**What needs to be done:** The listing below should be copied in full, word for word.

## Begin Stored data

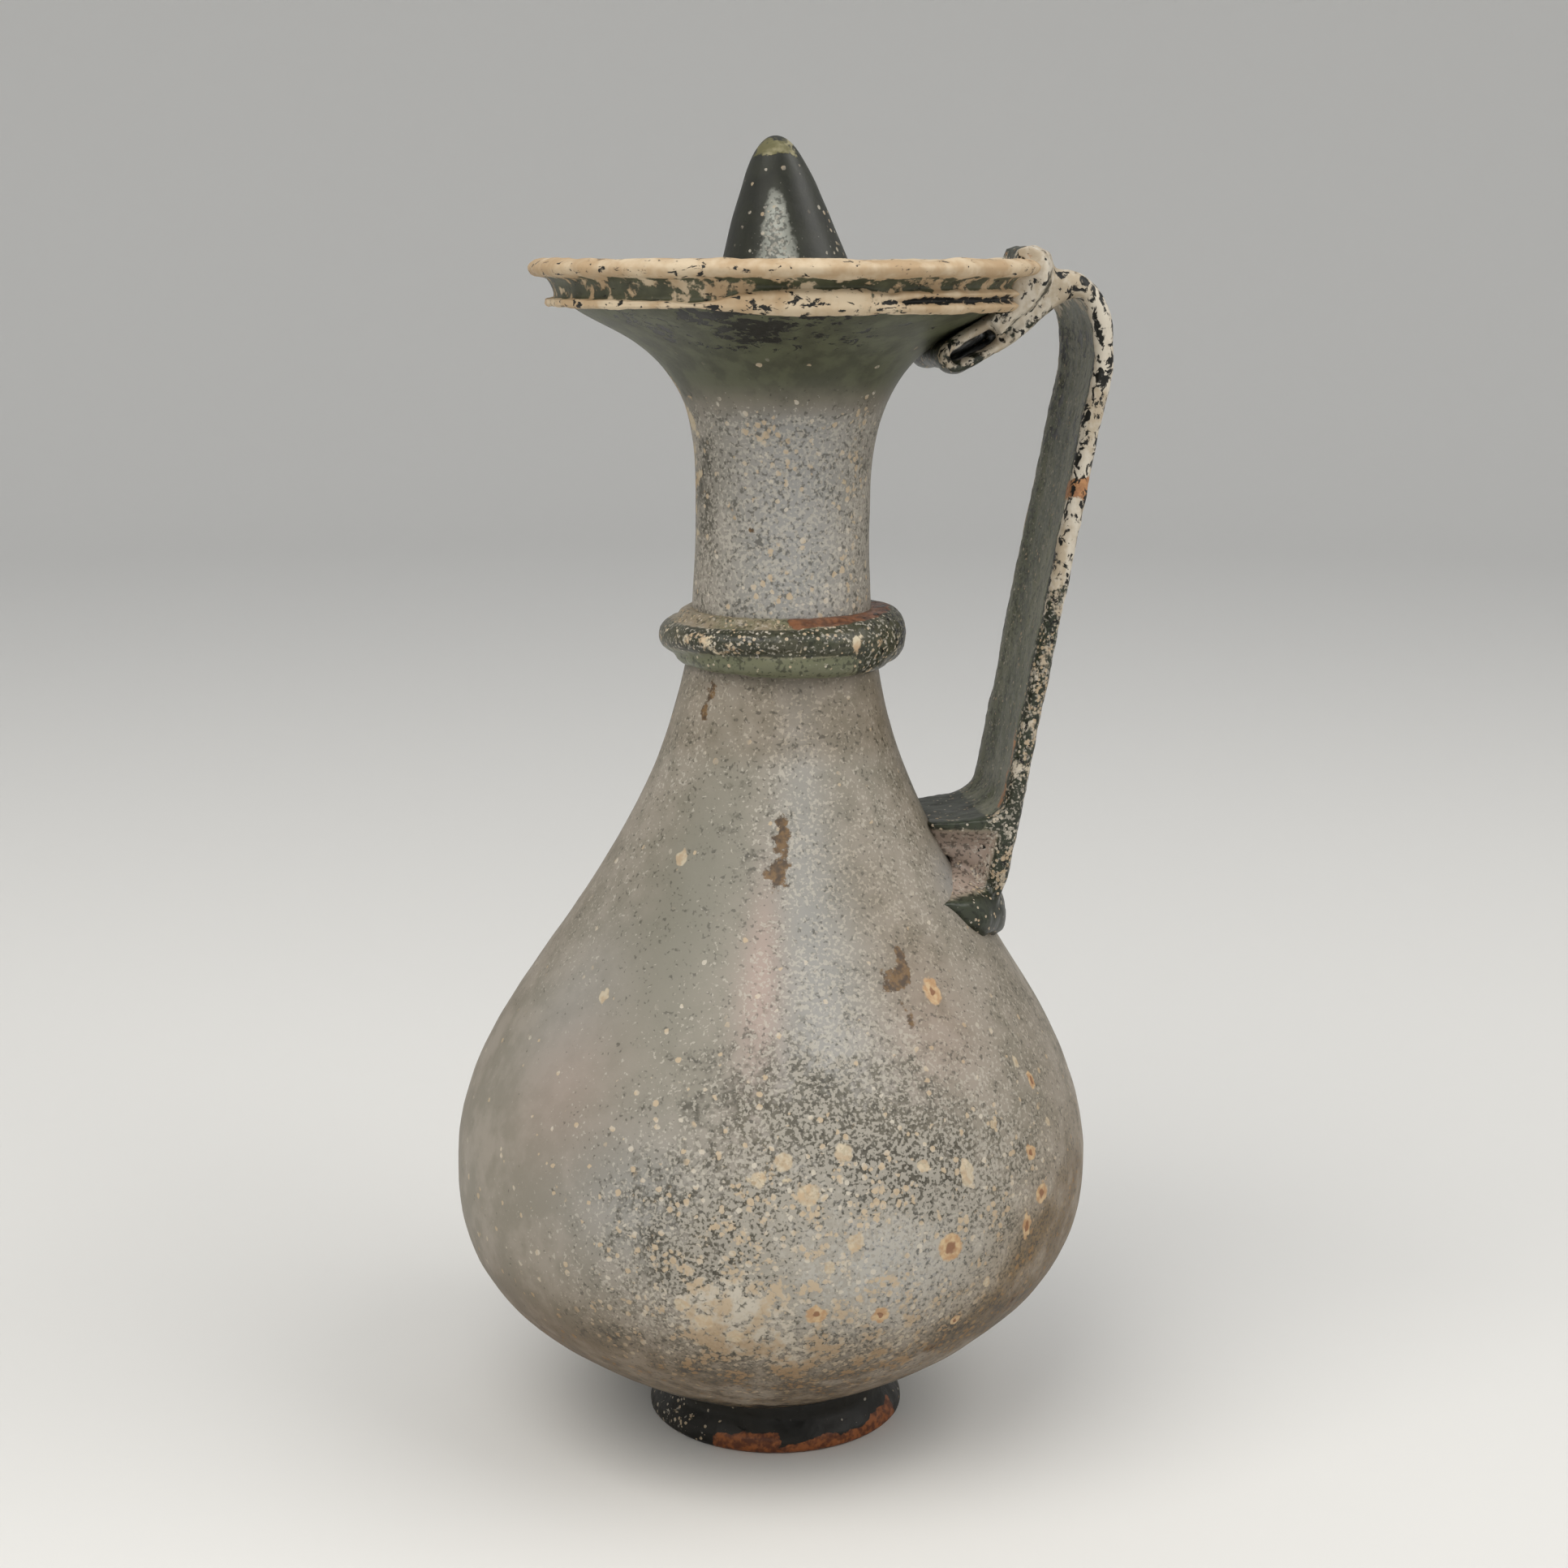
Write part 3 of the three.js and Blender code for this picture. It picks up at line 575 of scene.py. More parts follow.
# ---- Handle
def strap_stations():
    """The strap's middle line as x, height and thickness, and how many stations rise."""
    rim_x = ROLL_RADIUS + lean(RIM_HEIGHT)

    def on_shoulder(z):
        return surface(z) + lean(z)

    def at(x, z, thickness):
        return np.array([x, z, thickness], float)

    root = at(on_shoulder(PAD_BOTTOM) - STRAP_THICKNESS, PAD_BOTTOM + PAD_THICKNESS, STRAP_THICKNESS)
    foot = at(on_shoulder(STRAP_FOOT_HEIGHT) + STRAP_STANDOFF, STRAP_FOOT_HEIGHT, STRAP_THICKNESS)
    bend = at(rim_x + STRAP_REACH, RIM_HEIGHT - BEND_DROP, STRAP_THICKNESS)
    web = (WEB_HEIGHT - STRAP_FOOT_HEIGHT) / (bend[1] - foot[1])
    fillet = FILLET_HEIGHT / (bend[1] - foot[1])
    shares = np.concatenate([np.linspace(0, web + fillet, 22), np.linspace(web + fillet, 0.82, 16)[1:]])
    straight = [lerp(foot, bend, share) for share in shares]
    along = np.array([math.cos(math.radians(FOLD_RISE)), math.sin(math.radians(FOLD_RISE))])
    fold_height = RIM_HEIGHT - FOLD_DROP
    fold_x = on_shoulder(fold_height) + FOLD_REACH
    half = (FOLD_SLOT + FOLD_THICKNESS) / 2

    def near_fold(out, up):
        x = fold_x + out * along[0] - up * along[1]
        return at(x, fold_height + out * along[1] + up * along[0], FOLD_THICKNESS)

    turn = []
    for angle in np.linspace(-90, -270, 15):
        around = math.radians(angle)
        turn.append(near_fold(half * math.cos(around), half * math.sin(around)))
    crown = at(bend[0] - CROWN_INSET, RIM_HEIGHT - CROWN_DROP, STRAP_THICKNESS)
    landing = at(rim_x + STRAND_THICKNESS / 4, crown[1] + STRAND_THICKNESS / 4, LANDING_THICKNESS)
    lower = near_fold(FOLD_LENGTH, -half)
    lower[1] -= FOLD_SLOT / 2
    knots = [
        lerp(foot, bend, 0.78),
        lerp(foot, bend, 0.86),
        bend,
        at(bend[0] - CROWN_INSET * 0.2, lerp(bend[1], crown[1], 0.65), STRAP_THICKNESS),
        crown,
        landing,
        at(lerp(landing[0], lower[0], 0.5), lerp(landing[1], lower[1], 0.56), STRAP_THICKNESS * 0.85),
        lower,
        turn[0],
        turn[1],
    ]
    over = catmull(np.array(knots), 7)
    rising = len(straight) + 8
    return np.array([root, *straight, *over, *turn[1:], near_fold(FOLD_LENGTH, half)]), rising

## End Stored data

**Exercise output:**
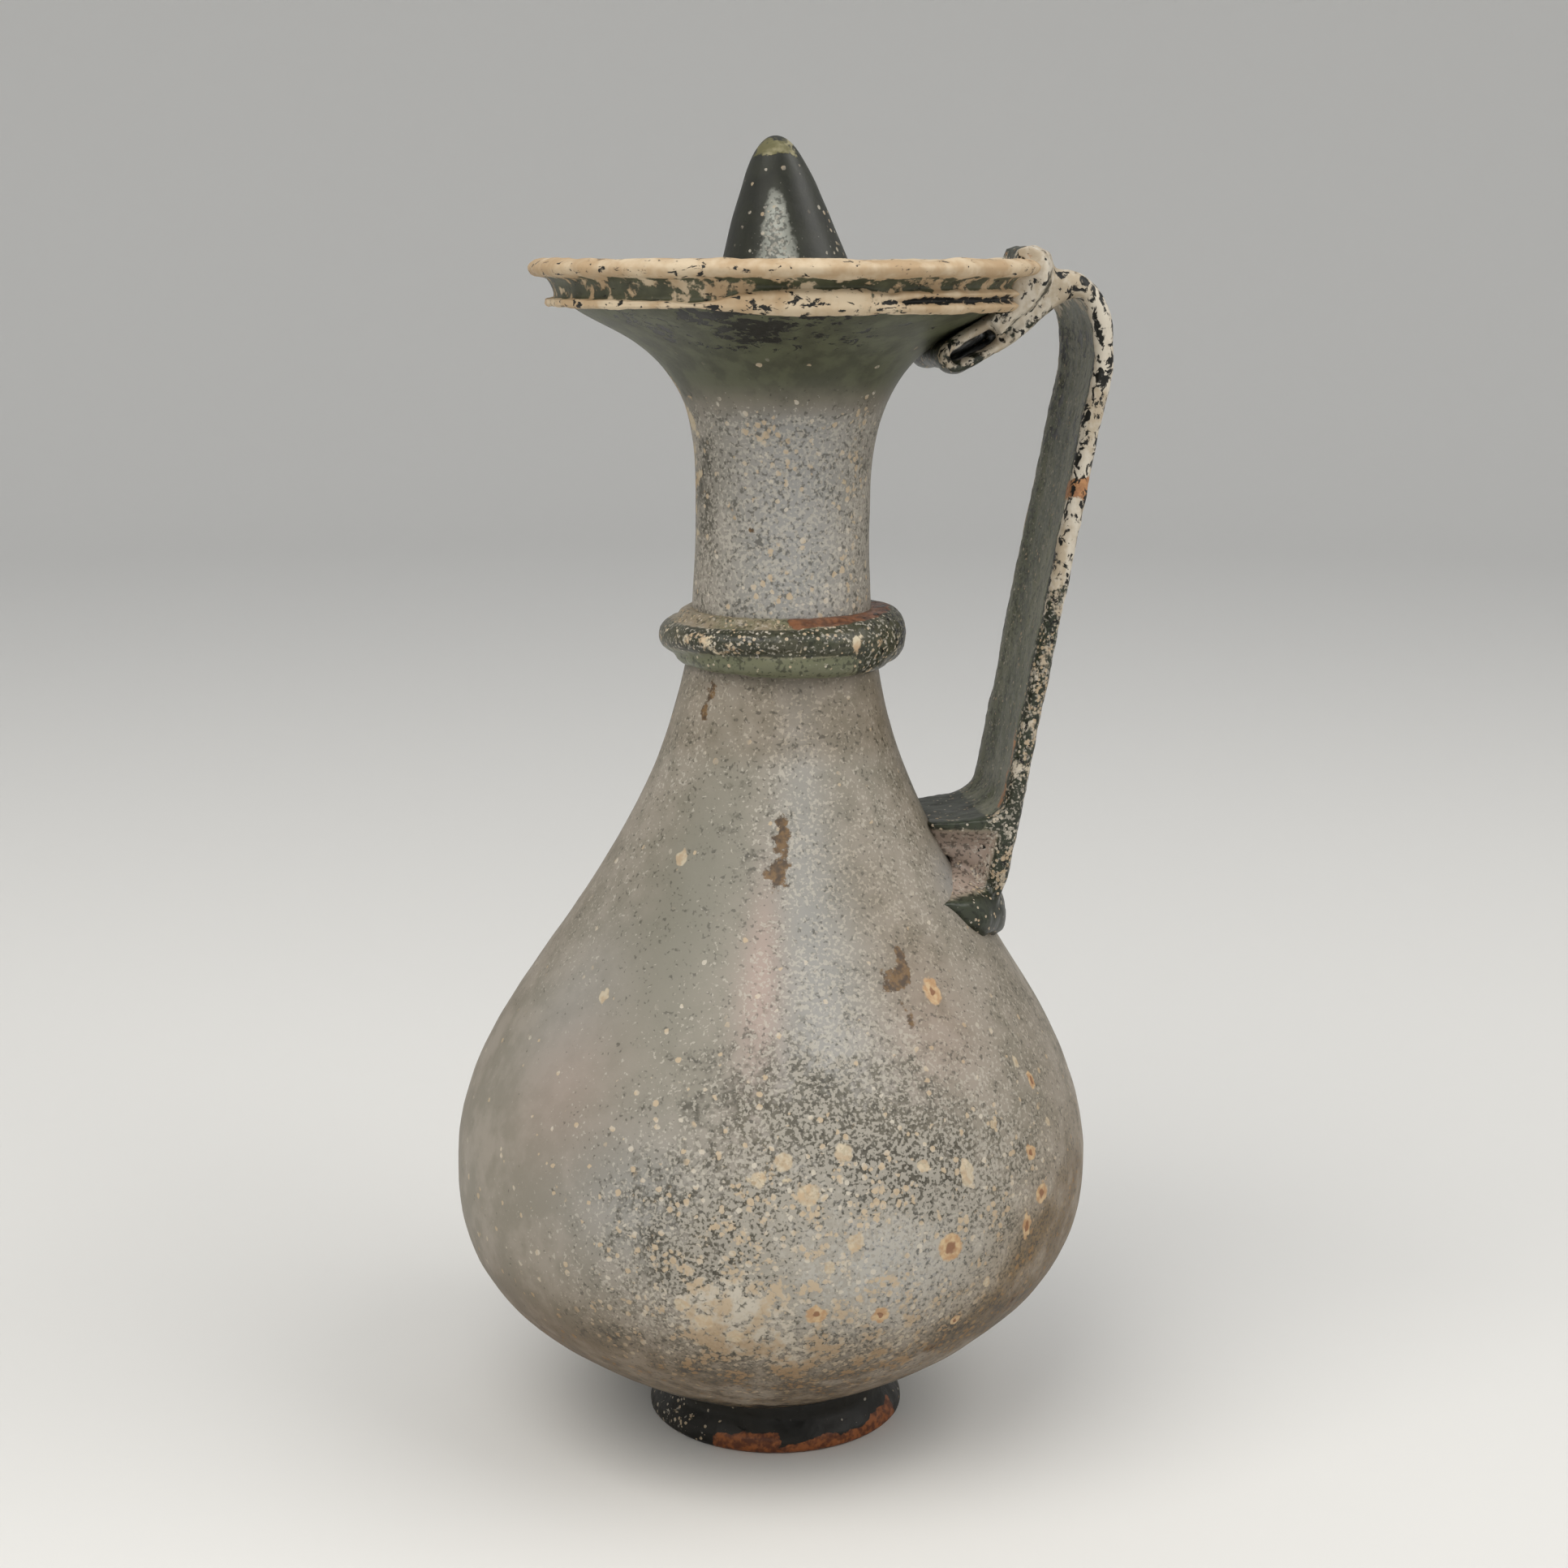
Write part 3 of the three.js and Blender code for this picture. It picks up at line 575 of scene.py. More parts follow.
# ---- Handle
def strap_stations():
    """The strap's middle line as x, height and thickness, and how many stations rise."""
    rim_x = ROLL_RADIUS + lean(RIM_HEIGHT)

    def on_shoulder(z):
        return surface(z) + lean(z)

    def at(x, z, thickness):
        return np.array([x, z, thickness], float)

    root = at(on_shoulder(PAD_BOTTOM) - STRAP_THICKNESS, PAD_BOTTOM + PAD_THICKNESS, STRAP_THICKNESS)
    foot = at(on_shoulder(STRAP_FOOT_HEIGHT) + STRAP_STANDOFF, STRAP_FOOT_HEIGHT, STRAP_THICKNESS)
    bend = at(rim_x + STRAP_REACH, RIM_HEIGHT - BEND_DROP, STRAP_THICKNESS)
    web = (WEB_HEIGHT - STRAP_FOOT_HEIGHT) / (bend[1] - foot[1])
    fillet = FILLET_HEIGHT / (bend[1] - foot[1])
    shares = np.concatenate([np.linspace(0, web + fillet, 22), np.linspace(web + fillet, 0.82, 16)[1:]])
    straight = [lerp(foot, bend, share) for share in shares]
    along = np.array([math.cos(math.radians(FOLD_RISE)), math.sin(math.radians(FOLD_RISE))])
    fold_height = RIM_HEIGHT - FOLD_DROP
    fold_x = on_shoulder(fold_height) + FOLD_REACH
    half = (FOLD_SLOT + FOLD_THICKNESS) / 2

    def near_fold(out, up):
        x = fold_x + out * along[0] - up * along[1]
        return at(x, fold_height + out * along[1] + up * along[0], FOLD_THICKNESS)

    turn = []
    for angle in np.linspace(-90, -270, 15):
        around = math.radians(angle)
        turn.append(near_fold(half * math.cos(around), half * math.sin(around)))
    crown = at(bend[0] - CROWN_INSET, RIM_HEIGHT - CROWN_DROP, STRAP_THICKNESS)
    landing = at(rim_x + STRAND_THICKNESS / 4, crown[1] + STRAND_THICKNESS / 4, LANDING_THICKNESS)
    lower = near_fold(FOLD_LENGTH, -half)
    lower[1] -= FOLD_SLOT / 2
    knots = [
        lerp(foot, bend, 0.78),
        lerp(foot, bend, 0.86),
        bend,
        at(bend[0] - CROWN_INSET * 0.2, lerp(bend[1], crown[1], 0.65), STRAP_THICKNESS),
        crown,
        landing,
        at(lerp(landing[0], lower[0], 0.5), lerp(landing[1], lower[1], 0.56), STRAP_THICKNESS * 0.85),
        lower,
        turn[0],
        turn[1],
    ]
    over = catmull(np.array(knots), 7)
    rising = len(straight) + 8
    return np.array([root, *straight, *over, *turn[1:], near_fold(FOLD_LENGTH, half)]), rising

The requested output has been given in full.